Wednesday, October 11, 2017, 4:00–6:00 p.m. WI 2007D, Wilson Hall, New College, 40 Willcocks Street
Title: Fear and Loathing in Gringo Gulch: Gender, sexuality, and lifestyle migration
Description: This talk begins with a discussion of the key political, theoretical, and methodological ideas that inform my book, Gringo Gulch: Sex, tourism, and social mobility in Costa Rica. Focusing on the experiences of sex tourists, sex workers, and state employees, the book considers how the geopolitics of transnational tourism are played out in the embodied encounters of sex work and how the specific configurations of the sex industry in San José, Costa Rica are tied to a variety of local, national, and global processes. I then present the preliminary results of new research into the role that sexuality plays in the decision of some sex tourists to migrate to Costa Rica permanently. I ask how we might theorize the shift from tourist to migrant, considering the gendered dynamics involved in migration from north to south for a complex combination of affection, care, and sex.
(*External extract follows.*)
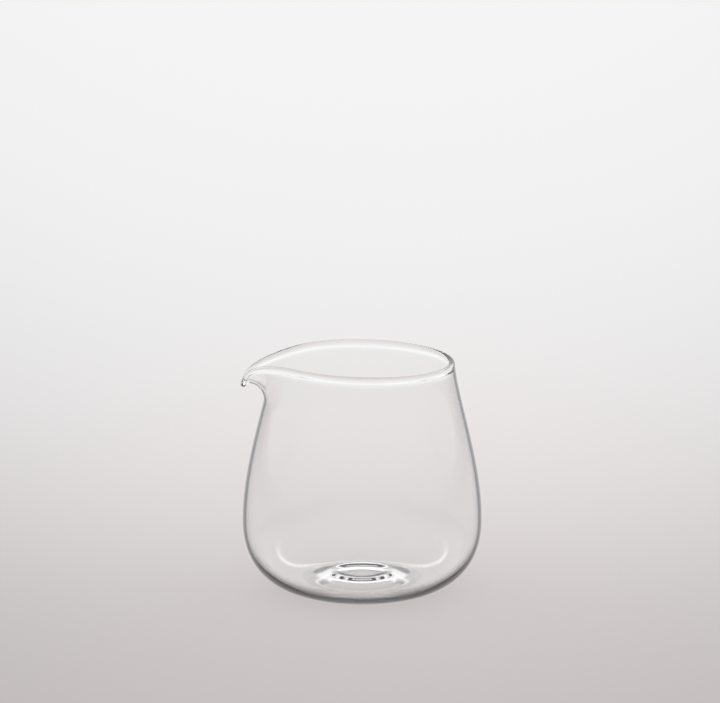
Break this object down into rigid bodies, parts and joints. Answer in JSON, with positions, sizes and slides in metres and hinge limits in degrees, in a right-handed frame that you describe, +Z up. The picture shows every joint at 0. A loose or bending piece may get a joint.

I argue that migration to Costa Rica for this group of men must be analyzed in terms of negotiations over class and masculine identities, intersecting with an interest in sexual access to younger, exoticized women. I explore the complex and uneven impact of migration on the class and ethnic identities and sexual practices of these migrants, focusing on their experiences of negotiating community and belonging in a city in the global South where they are simultaneously welcome and isolated.
Bio: Megan Rivers-Moore is assistant professor at the Pauline Jewett Institute of Women’s and Gender Studies at Carleton University. Her book, Gringo Gulch: Sex, tourism, and social mobility in Costa Rica, was published by the University of Chicago Press in 2016.
Reception with food to follow in the WGSI Lounge.